While Reynolds-Dean struggled to adjust socially off the court, he hit the ground running on the hardwood. Generously listed at 6’7”, he relied on an unmatched work ethic and a big heart to get the job done in the low post for the Rams. “He was a very undersized guy, but his mental toughness and his heart were as big as anyone’s that I’ve ever coached,” says former URI head coach Al Skinner.

Although he spent his entire career playing in the shadows of future NBA stars Cuttino Mobley ’98 and Lamar Odom, it was Reynolds-Dean—whom Odom refers to as a father figure—who was the heart and soul of the team. “Antonio gave every ounce he had every time he set foot on the floor,” remembers former teammate Preston Murphy ’99, now director of basketball operations at URI.

And for one magical month in March 1998, Reynolds-Dean shone on college basketball’s biggest stage, leading the eighth-seeded Rams to a stunning upset over top-ranked Kansas and an appearance in the Elite Eight.

Reynolds-Dean set school records for games played and games started (131), finished second in school history in blocks (235) and third in rebounds (1,028), to go along with 1,576 career points scored. Arriving at URI as an unknown high-school player, Reynolds-Dean graduated as a professional prospect.

But his real transformation took place off court: “I was forced to come out of my comfort zone. Back in Atlanta, it was easy to just stay in your community and avoid everyone different. At URI, I couldn’t just go home and hide—I was forced to adapt. URI gave me the forum to really interact with different people for the first time in my life. It changed my life.”

Reynolds-Dean credits Skinner and his coaching staff with helping him navigate unfamiliar territory: “I can’t fully put into words the impact my coaches had on my life. Al Skinner, Ed Cooley, and Bill Coen (Skinner’s assistants) were really father figures; they helped me become a man.”

Reynolds-Dean met his future wife at URI and graduated with a bachelor’s degree in human development and family studies: “I came to Rhode Island with all these notions of how people were and what the world was, and I left with an entirely new outlook on life.”

When his college career ended, Reynolds-Dean attended the Chicago pre-draft camp, where he competed against numerous future NBA players, more than holding his own. But NBA scouts couldn’t see past his camp measurement of 6’5”. “His physical size prevented him from playing in the league, but it didn’t detract from the size of his heart and the effort that he gave every night,” Skinner reflects.

Reynolds-Dean’s name wasn’t called on draft night in 1999, but his NBA dreams lived on. Symbolically wearing his NBA shorts from the Chicago pre-draft camp underneath the uniforms of the Idaho Stampede, Dakota Wizards, Florida Sea Dragons, and Brooklyn Kings, he chased his dreams through the dark gyms and empty arenas of the minor leagues.

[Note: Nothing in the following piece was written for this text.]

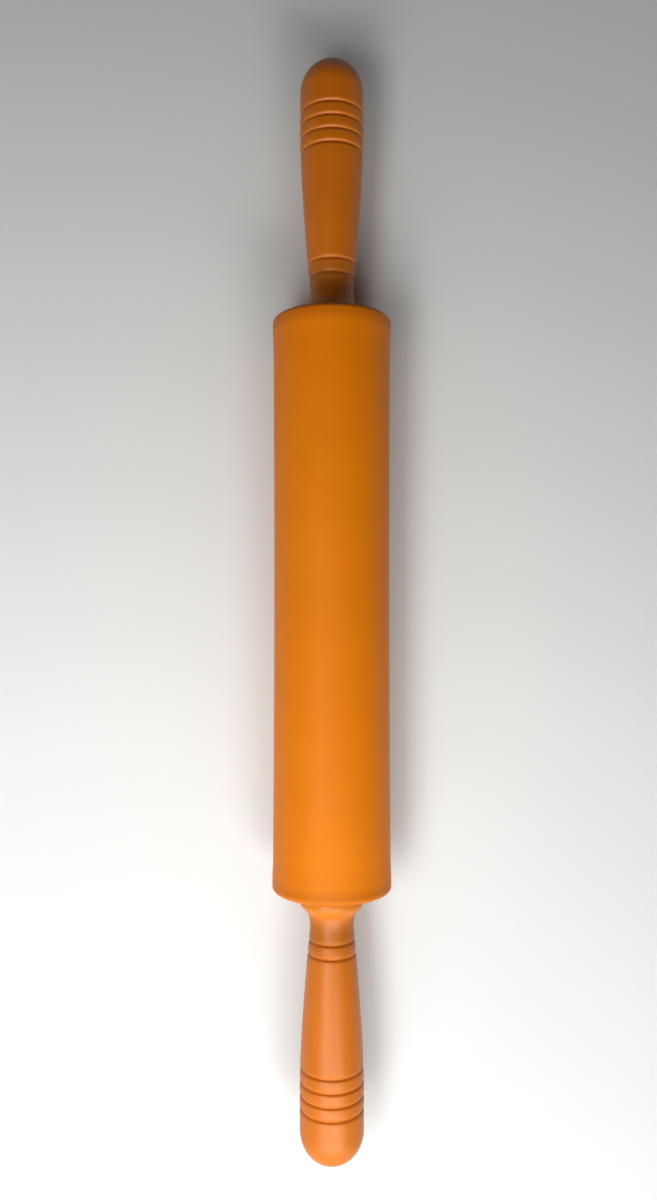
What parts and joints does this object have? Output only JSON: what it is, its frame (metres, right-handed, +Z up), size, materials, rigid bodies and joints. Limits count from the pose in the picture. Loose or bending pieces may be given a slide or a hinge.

“For a year I gave my dream everything I had,” he says of his time in the International Basketball Association, Continental Basketball Association, and United States Basketball League (all have since folded). Reynolds-Dean led the IBA in rebounding, averaged a double-double, was selected to the All-IBA first team, and was named league Rookie of the Year, but the NBA still wasn’t calling. So in 2000 he signed to play professionally in Spain.

In March 2008 Reynolds-Dean stepped off the hardwood for the last time in an aging arena in Argentina. For eight years he had traveled the globe. Along the way he married, had two daughters, and made a very nice living playing the game he loved while competing against some of the world’s best players: “Basketball took me around the world and allowed me to see things and experience a life that I never could have had without it.”

Weeks after his final game, Reynolds-Dean joined the staff of Fairfield University’s head coach Ed Cooley. The following season he was hired as an assistant coach at Northeastern University, joining the staff of Coach Bill Coen.

Reynolds-Dean’s journey officially came full circle in December 2009 when he stepped onto URI’s Ryan Center’s floor as an opposing coach: “My time in college made me into the man I am today.”